La chapelle Saint-Benoît de Civate

Cette chapelle a un plan en forme de croix grecque. Ce plan centré a attiré l'attention des chercheurs qui ont voulu savoir si cette église avait pu être un baptistère. Les fouilles n'ayant pas révélé de cuve baptismale, il semblerait que ce ne soit pas le cas. En fait, jusqu'à présent, nous n'avons pas eu l'occasion de rencontrer de baptistère à plan cruciforme de dimensions réduites comme celui-ci. Certains sont dédicacés à la Sainte Croix ou au Sépulcre (tombeau du Christ). Certains aussi sont entourés de tombes datant du Haut Moyen-Âge. Pour d'autres, nous envisageons qu'ils aient pu servir de reliquaires. En tout cas, leur petitesse et leur forme empêchent de les considérer comme des lieux de palabres, comme ont pu l'être les édifices à plan circulaire ou polygonal.

En résumé, nous ne savons pas très bien quel a pu être l'usage de ces bâtiments. Il y a là un signe d'ancienneté : le temps a effacé le souvenir de l'usage.

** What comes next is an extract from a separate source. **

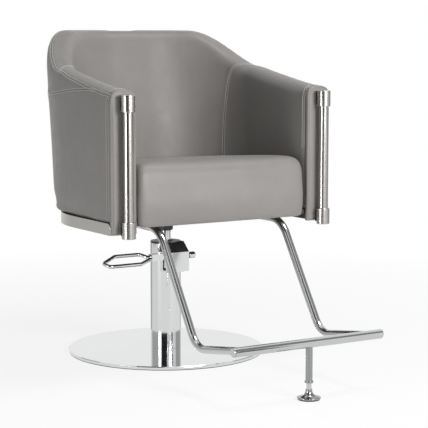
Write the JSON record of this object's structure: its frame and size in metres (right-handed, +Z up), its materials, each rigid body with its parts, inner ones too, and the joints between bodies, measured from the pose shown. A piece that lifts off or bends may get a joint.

À noter le décor d'arcatures lombardes sur cette église (image 31). Mais aussi sur Saint-Pierre (image 6).

L'autel est décoré de belles fresques : de face, le Christ entre la Vierge et Saint Jean. Sur les côtés, Saint Benoît et Saint André (image 32).

Un sarcophage antique ferait office de source sacrée (image 33). C'était semble-t-il l'usage de faire passer l'eau des sources dans des sarcophages ayant recueilli les ossements d'un saint.


Datation envisagée pour l'église San Pietro al Monte de Civate : an 850 avec un écart de 150 ans.

Datation envisagée pour la chapelle Saint-Benoît de Civate : an 850 avec un écart de 150 ans.